Justice Scalia’s response is as strongly worded as one might expect. His statement that the court “has taken sides in the culture war” cannot easily be dismissed. As I noted earlier today (in a more positive vein than Scalia), there has been a cultural shift around this issue. Scalia’s resentment of the Establishment on this issue is palpable when he writes: “Today’s opinion is the product of a Court, which is the product of a law-profession culture that has largely signed on to the so-called homosexual agenda.”
But he writes for only for himself, the chief, and Justice Thomas.

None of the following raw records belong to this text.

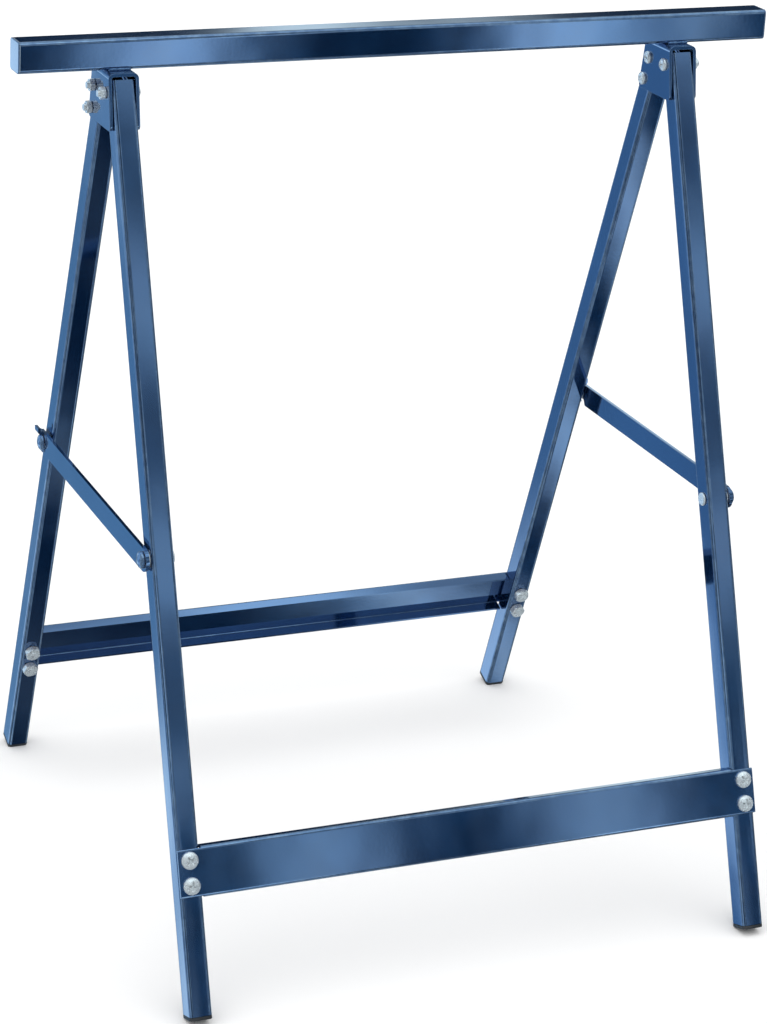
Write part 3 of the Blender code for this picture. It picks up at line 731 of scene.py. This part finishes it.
def make_beam(tubes, enamel):
    low, high = reach("top_beam")
    size = high - low
    tube = stock(tubes, size.y, size.z, BEAM_WALL, BEAM_CORNER, size.x, enamel)
    middle = (low + high) / 2
    place = Matrix.Translation((low.x, middle.y, middle.z)) @ ALONG_X
    finished("beam_tube", moved(tube, place), "stand", enamel, ["top_beam"])
    for side, _ in SIDES:
        node = "beam_end_plate_" + side
        low, high = reach(node)
        size = high - low
        outline = rounded_rectangle(size.y, size.z, BEAM_CORNER)
        plate = eased(moved(slab(outline, size.x), ALONG_X), 0.0006)
        middle = Matrix.Translation((low + high) / 2)
        finished("end_plate_" + side, moved(plate, middle), "stand", enamel, [node])


def rail_screw_heights(pair):
    space = LEG_SPACES[pair]
    heights = []
    for level in ("upper", "lower"):
        low, high = reach(f"{pair}_rail_screw_right_{level}", space)
        heights.append((low.z + high.z) / 2)
    return heights


def make_legs(tubes, enamel):
    for pair, body in (("back", "stand"), ("front", "front_frame")):
        space = LEG_SPACES[pair]
        for side, sign in SIDES:
            node = f"{pair}_leg_{side}"
            low, high = reach(node, space)
            size = high - low
            tube = stock(tubes, size.x, size.y, LEG_WALL, LEG_CORNER, size.z, enamel)
            middle = (low + high) / 2
            shift = Matrix.Translation((middle.x, middle.y, low.z))
            bolts = [(middle.x, 0.0, 0.0)]
            brace_hole = rods([(middle.x, 0.0, -BRACE_DROP)], HOLE_RADIUS, 2 * size.x, ALONG_X)
            if pair == "back":
                lower = reach("head_bolt_right_lower", space)
                bolts.append((middle.x, 0.0, (lower[0].z + lower[1].z) / 2))
                outer_face = high.x if sign > 0 else low.x
                brace_hole = rods(
                    [(outer_face, 0.0, -BRACE_DROP)], HOLE_RADIUS, 4 * LEG_WALL, ALONG_X)
            through = [(middle.x, 0.0, height) for height in rail_screw_heights(pair)]
            holes = joined([
                rods(bolts, HEAD_HOLE_RADIUS, 2 * size.x, ALONG_X), brace_hole,
                rods(through, HOLE_RADIUS, 2 * size.y, ALONG_Y)])
            tube = boolean(moved(tube, shift), holes)
            finished(f"{pair}_tube_{side}", moved(tube, space), body, enamel, [node])


def make_feet(plastic):
    """Plugs with a flange the size of the tube and ribs that grip its bore."""
    for pair, body in (("back", "stand"), ("front", "front_frame")):
        space = LEG_SPACES[pair]
        for side, _ in SIDES:
            node = f"foot_plug_{pair}_{side}"
            low, high = reach(node, space)
            size = high - low
            middle = (low + high) / 2
            flange = eased(slab(rounded_rectangle(size.x, size.y, LEG_CORNER), FOOT_FLANGE), 0.0005)
            flange = moved(flange, Matrix.Translation((middle.x, middle.y, low.z + FOOT_FLANGE / 2)))
            inset = 2 * (LEG_WALL + GAP)
            height = size.z - FOOT_FLANGE
            wide, deep = size.x - inset, size.y - inset
            bore = rounded_rectangle(wide - PLUG_EASE, deep - PLUG_EASE, PLUG_CORNER)
            shank = moved(slab(bore, height), Matrix.Translation(
                (middle.x, middle.y, high.z - height / 2)))
            rib = slab(rounded_rectangle(wide, deep, PLUG_CORNER), RIB_SHEET)
            ribs = [moved(rib, Matrix.Translation((middle.x, middle.y, high.z - down)))
                    for down in RIB_DROPS]
            plug = joined([flange, shank] + ribs)
            finished(
                f"foot_{pair}_{side}", moved(plug, space), body, plastic, [node])


# Sheet pieces

def rail_outline(height, flange):
    """A channel in (out, up): the web's outer face is at 0 and the flanges run to -flange."""
    half = height / 2
    inner = RAIL_BEND - RAIL_SHEET
    points = [(-flange, half)]
    points += arc((-RAIL_BEND, half - RAIL_BEND), RAIL_BEND, 90, 0, BEND_STEPS)
    points += arc((-RAIL_BEND, -half + RAIL_BEND), RAIL_BEND, 0, -90, BEND_STEPS)
    points += [(-flange, -half), (-flange, -half + RAIL_SHEET)]
    points += arc((-RAIL_BEND, -half + RAIL_BEND), inner, -90, 0, BEND_STEPS)
    points += arc((-RAIL_BEND, half - RAIL_BEND), inner, 0, 90, BEND_STEPS)
    points.append((-flange, half - RAIL_SHEET))
    return points


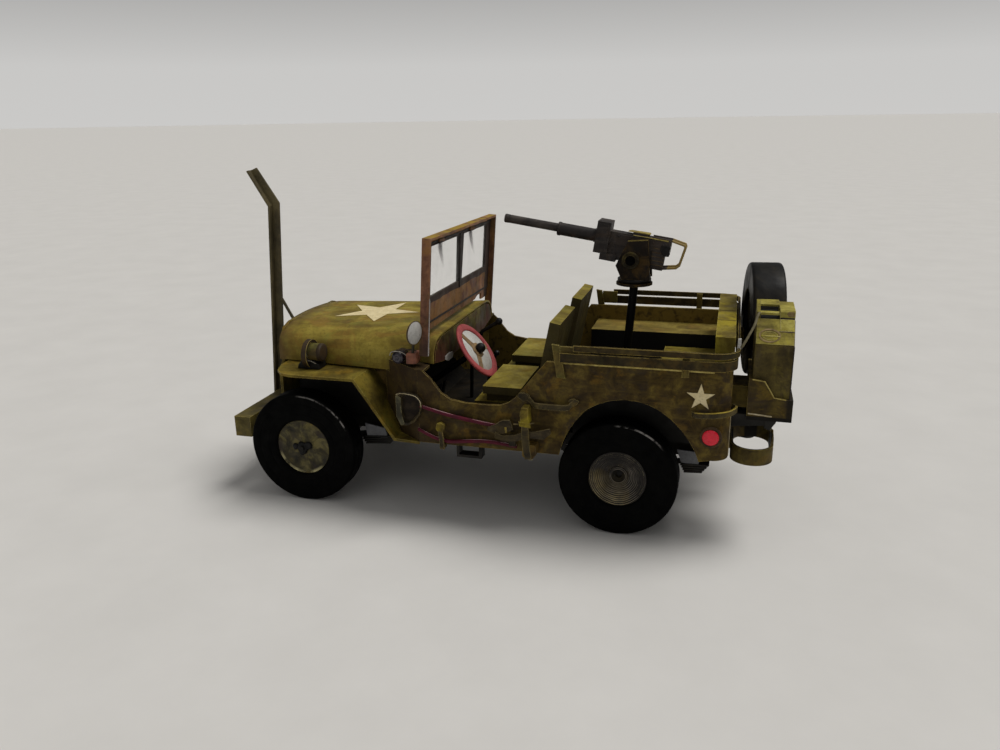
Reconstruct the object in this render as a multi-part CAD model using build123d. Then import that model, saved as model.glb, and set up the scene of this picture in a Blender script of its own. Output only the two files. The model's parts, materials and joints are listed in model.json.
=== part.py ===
# Hand-made card model, 1:24, of a small open 4x4 army utility car.
# Millimetres, +X to the nose, +Y to the car's left, +Z up.
# All coordinates below are written in the design frame: origin on the
# ground under the middle of the rear axle. At the end everything is moved
# by SHIFT so that the stored origin is the bottom centre of the whole model.
from build123d import *
import math
import os

os.makedirs("parts", exist_ok=True)

# ---------------------------------------------------------------- dimensions
SHIFT = (-35.472, -0.475, 0.0)    # design frame -> stored frame

CARD = 0.8                     # body card thickness
THIN = 0.7                     # fender and bonnet card thickness
STRIP = 0.6                    # narrow strips

WHEELBASE = 85.2
# tag, axle x, tyre radius, inner and outer tyre face y, rim radius
WHEELS = [("front", WHEELBASE, 15.4, 23.2, 29.7, 7.7),
          ("rear", 0.0, 14.8, 22.5, 29.0, 7.2)]
SPARE_RIM_R = 7.5
SPINDLE_R = 0.80
BORE_R = 0.86

BODY_HALF = 32.0               # outer half width of the tub
BODY_TOP = 44.9
BODY_REAR = -25.7
SILL_Z = 21.4
CORNER_R = 4.0

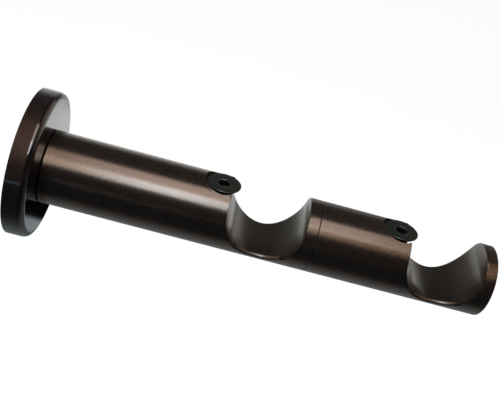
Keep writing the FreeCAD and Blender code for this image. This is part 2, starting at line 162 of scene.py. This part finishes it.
def addFloor(setup):
    bpy.ops.object.select_all(action="DESELECT")
    bpy.ops.mesh.primitive_plane_add(size=setup["size"], location=(0, 0, setup["level"]))
    floor = bpy.context.object
    floor.name = "paperFloor"
    bpy.ops.object.transform_apply(location=True, rotation=True, scale=True)
    material, tree = newMaterial("whitePaperPaintedGlow")
    toCamera = addNode(tree, "LightPath", give="Is Camera Ray")
    place = addNode(tree, "TexCoord", give="Object")
    x, y = addNode(tree, "SeparateXYZ", (place,), None)[:2]
    front = addNode(tree, "Math", (
        addNode(tree, "MapRange", (y, *setup["near"]), **smooth),
        addNode(tree, "MapRange", (y, *setup["nearDip"]), **smooth)), operation="ADD")
    rise = addNode(tree, "MapRange", (y, *setup["nearRise"]), **smooth)
    front = addNode(tree, "Math", (front, rise), operation="ADD")
    before = addNode(tree, "MapRange", (y, *setup["paintedCardStarts"]), **smooth)
    front = addNode(tree, "Math", (front, before), operation="MULTIPLY")
    outer = addNode(tree, "Math", (
        y, addNode(tree, "MapRange", (x, *setup["peakTurns"]))), operation="SUBTRACT")
    peak = addNode(tree, "Math", (
        addNode(tree, "MapRange", (outer, *setup["peak"]), **smooth),
        addNode(tree, "MapRange", (x, *setup["peakStarts"]), **smooth)), operation="MULTIPLY")
    paintedCard = addNode(tree, "Math", (
        y, addNode(tree, "MapRange", (x, *setup["paintedCardTurns"]))), operation="ADD")
    far = addNode(tree, "MapRange", (paintedCard, *setup["paintedCardEnds"]), **smooth)
    aspect = addNode(tree, "Math", (x, y), operation="DIVIDE")
    for share in (addNode(tree, "Math", (peak, 1.0), operation="ADD"),
                  addNode(tree, "MapRange", (x, *setup["farFades"])),
                  addNode(tree, "MapRange", (aspect, *setup["farNarrows"]), **smooth)):
        far = addNode(tree, "Math", (far, share), operation="MULTIPLY")
    tip = addNode(tree, "MapRange", (x, *setup["tip"]), **smooth)
    for ends in ("tipStarts", "tipEnds"):
        share = addNode(tree, "MapRange", (y, *setup[ends]), **smooth)
        tip = addNode(tree, "Math", (tip, share), operation="MULTIPLY")
    behind = addNode(tree, "Math", (
        addNode(tree, "MapRange", (x, *setup["behind"]), **smooth),
        addNode(tree, "MapRange", (y, *setup["behindEnds"]), **smooth)), operation="MULTIPLY")
    level = addNode(tree, "Math", (front, far), operation="ADD")
    for other in (tip, behind):
        level = addNode(tree, "Math", (level, other), operation="MAXIMUM")
    level = addNode(tree, "Mix", {0: toCamera, "A": level, "B": setup["shown"]})
    tinted = addNode(tree, "MapRange", (y, *setup["nearTinted"]), **smooth)
    tint = addNode(tree, "Mix", {
        0: tinted, 6: setup["coolTint"], 7: setup["nearTint"]}, **colourMix)
    tinted = addNode(tree, "MapRange", (y, *setup["farTinted"]), **smooth)
    tint = addNode(tree, "Mix", {0: tinted, 6: tint, 7: setup["farTint"]}, **colourMix)
    tint = addNode(tree, "Mix", {0: toCamera, 6: tint, 7: white}, **colourMix)
    # the glow is the painted light and shade above, seen by all rays but the camera's; to the
    # camera the paper is plain white
    glow = addNode(tree, "Emission", {"Color": tint, "Strength": level})
    grey = addNode(tree, "Mix", {0: toCamera, "A": 0.0, "B": setup["shaded"]})
    matt = addNode(tree, "BsdfDiffuse", {"Color": grey})
    addNode(tree, "OutputMaterial", (addNode(tree, "AddShader", (matt, glow)),), None)
    floor.data.materials.append(material)


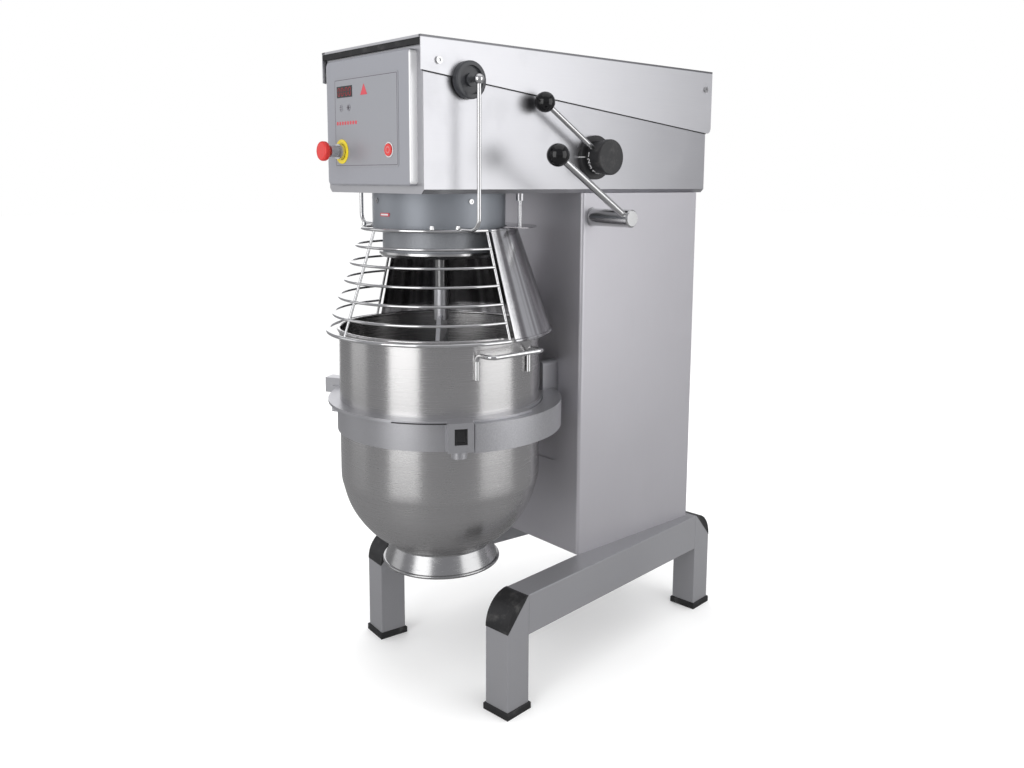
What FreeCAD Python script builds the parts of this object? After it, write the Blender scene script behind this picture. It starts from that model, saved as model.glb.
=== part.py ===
import FreeCAD, Part

import math
import os

# Floor-standing planetary stand mixer, about 60 litres. Millimetres, +Z up, the control panel faces -Y,
# the two levers are on the +X side. The model is built about the bowl's axis (x = 0, y = 0) with the
# floor at z = 0, and is moved at the end so that the origin is the bottom centre of its bounding box.

V = FreeCAD.Vector
UP = V(0, 0, 1)
RIGHT = V(1, 0, 0)
BACK = V(0, 1, 0)

# ---------------------------------------------------------------- driving dimensions
TOTAL_H = 1440.0
SHEET = 2.0
RUN = 0.05            # radial clearance of a running fit
GAP = 0.4             # gap between faces that move past each other

# base
TUBE = 68.0
TUBE_WALL = 3.0
TUBE_ROUND = 2.5
RAIL_W = 66.0
RAIL_TOP = 265.0
RAIL_BOTTOM = 172.0
SPLAY = 5.4           # degrees, rails are wider apart at the front
LEG_X = 275.0         # outer front corner of the front leg
LEG_Y = -29.0
LEG_PITCH = 737.0     # front face of the front leg to front face of the rear leg, along the rail
FOOT_H = 16.0
FOOT_LIP = 3.5
CAP_REACH = 65.0
CAP_DROP = 70.0
PLATE_T = 8.0
PLATE_BOLT_IN = 22.0  # from the column's side
PLATE_BOLT_END = 60.0

# column
COL_HALF = 183.0
COL_FRONT = 273.0
COL_REAR = 691.0
COL_BEND_R = 8.0
COL_TOP = 1134.0
SLOT_HALF = 112.0
SLOT_BOTTOM = 482.0
SLOT_TOP = 760.0
SLOT_R = 20.0
VENTS = 9
VENT_Z = 880.0
VENT_PITCH = 22.0
DOOR_EDGE = 22.0      # sheet left round the opening behind the rear cover
DOOR_END = 30.0
LIFT_BORE_R = 22.0
GLAND_X = -110.0
GLAND_RISE = 90.0

# lift
TRAVEL = 140.0
LIFT_Y = 305.0
LIFT_Z = 1079.0
GEAR_M = 4.0
SECTOR_TEETH = 40
ROD_X = 75.0
ROD_Y = 350.0
ROD_R = 14.0
LIFT_END = 306.0
BLOCK_HALF = 148.0    # carriage block
BLOCK_DEPTH = 31.0    # each side of the rods
BLOCK_BOTTOM = 590.0
BLOCK_TOP = 760.0
BUSH_WALL = 5.0
BUSH_L = 45.0
FORK_R = 270.0
FORK_BACK = 13.0      # centre of the fork's outer arc behind the bowl axis
FORK_MOUTH_Y = -96.0
EAR_IN = 80.0
EAR_OUT = 106.0
EAR_FRONT_Y = 225.0
EAR_TOP = 735.0
SHUTTER_HALF = 125.0

# bowl
BOWL_R = 228.5
BOWL_WALL = 2.5
BOWL_RIM = 836.0
BOWL_SPRING = 515.0   # height where the wall starts to curve in
BOWL_DEPTH = 218.0    # depth of the half ellipse below it
FOOT_TOP_R = 118.0
FOOT_LIP_R = 137.0
FOOT_BOTTOM = 280.0
BAND_R = 234.5
BAND_TOP = 673.5
BAND_BOTTOM = 604.0
FLANGE_R = 254.8
FLANGE_T = 6.0
FLANGE_END = 14.0     # degrees past the side where the flange ends
LUG_ANGLE = 28.0
LUG_R = 274.0
LUG_W = 27.0
LUG_H = 62.0
STOP_R = 297.0        # block on the left lug that the lift's stop meets
STOP_W = 17.0
STOP_H = 36.0

# head
HEAD_HALF = 181.0
HEAD_FRONT = -172.0
HEAD_REAR = 721.0
HEAD_BOTTOM = 1134.0
HEM = 9.0
COVER_RIGHT = 184.0
COVER_LEFT = -190.0
COVER_FRONT = -180.0
COVER_REAR = 739.0
FLANGE_FRONT = 66.0
FLANGE_REAR = 157.0
COVER_SCREW_Y = (-137.0, 712.0)
COVER_SCREW_Z = 1394.5
PAN_HALF = 160.0
PAN_FRONT = -189.0
PAN_BOTTOM = 1150.0
PAN_TOP = 1416.0
MEMBRANE = (-125.0, 120.0, 1188.0, 1377.0)
MEMBRANE_T = 0.8
WINDOW = (-113.0, -51.0, 1336.0, 1360.0)
WINDOW_T = 1.2
STOP_BUTTON_R = 21.0
STOP_BUTTON_T = 14.0
STOP_STEM_R = 8.0
STOP_STAND = 39.0     # from the panel to the back of the button
COVER_BORE_R = 3.1

# guard
GUARD_TOP_R = 174.0
GUARD_TOP_Z = 1056.5
GUARD_LOW_R = 253.0
GUARD_LOW_Z = 829.6
GUARD_RINGS = 7
WIRE_R = 3.0
PIVOT_Y = -65.0
PIVOT_Z = 1361.0
PIN_R = 6.0
BOSS_R = 38.0
BOSS_T = 15.0
BOSS_NECK_R = 10.0
BOSS_DISH_R = 29.0
BOSS_DISH_T = 6.0
ARM_X = 221.0
ARM_R = 4.5
ARM_BEND = 24.0
ARM_BALL_R = 10.5
LID_R = 219.0         # half lid on the rear shield
LID_START = 24.0
POST_ANGLE = 35.0
POST_R = 4.5
SHIELD_T = 1.5
SHIELD_END = 1.5      # degrees between the fixed shield and the hinged guard

# planetary drive
ORBIT_ANGLE = -34.0
RING_TEETH = 54
PINION_TEETH = 20
ORBIT = GEAR_M * (RING_TEETH - PINION_TEETH) / 2
NECK_R = 148.8
NECK_BOTTOM = 1053.0
DRUM_R = 127.0
DRUM_BOTTOM = 1006.0
SHAFT_R = 20.0
BIG_PULLEY_R = 130.0
SMALL_PULLEY_R = 45.0
MOTOR_Y = 500.0
BELT_Z = 1245.0

# flat beater
HUB_TOP = 925.0
HUB_BOTTOM = 857.0
BEATER_T = 9.0
BEATER_BAR = 16.0
BEATER_ANGLE = ORBIT_ANGLE - 8
BEATER_EDGE = ((321, 20), (350, 58), (415, 96), (495, 118), (795, 118), (867, 62))   # height, half width
BEATER_BAYS = ((815, 695), (679, 585), (569, 475), (459, 380))                       # top, bottom

# selector
DIAL_Y = 307.0        # selector axis
DIAL_Z = 1215.0
LEVER_RISE = 32.0     # degrees, both levers point forward and up
DIAL_R = 50.0
DIAL_T = 11.0
KNOB_SHAFT_R = 10.0
KNOB_R = 37.0
KNOB_W = 30.0
KNOB_CAP_R = 40.0
KNOB_CAP_W = 15.0
LEVER_R = 6.0
LEVER_SINK = 22.0     # from the knob's axis to the rod's buried end
LEVER_REACH = 206.0
BALL_R = 22.0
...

Thus ends a remarkable term. Linda Greenhouse wrote last Sunday that the court has moved to the right (“Will the Court Move Right? It Already Has”), and she is may be correct about the prisoner cases. But the number of progressive results is close to stunning.
- The method of funding of Legal Services for the poor by “taking” the interest on lawyers trust accounts is upheld against a property rights challenge.
- The Family Medical Leave Act is upheld as applied to the states, in spite of strong case law on state sovereignty.
- Justice Powell’s lone opinion in Bakke sustaining the use of race for diversity becomes the opinion of the court.
- A capital case is overturned because of ineffective assistance of counsel.
- The retroactive extension of the time for bringing sex abuse charges is held unconstitutional.
- Bowers v. Hardwick is overruled.
There is one thing that all these cases have in common: Justice O’Connor is in the majority in every one of them.
And here are the most startling statistics that emerge from the final list of the justices voting patterns:
- Number of 5-4 opinions: 13.
- Number of 5-4 opinions in which Justice O’Connor is in the majority: 13. Number of dissenting opinions by Justice O’Connor: 0.
I’ll write about Justice O’Connor tomorrow.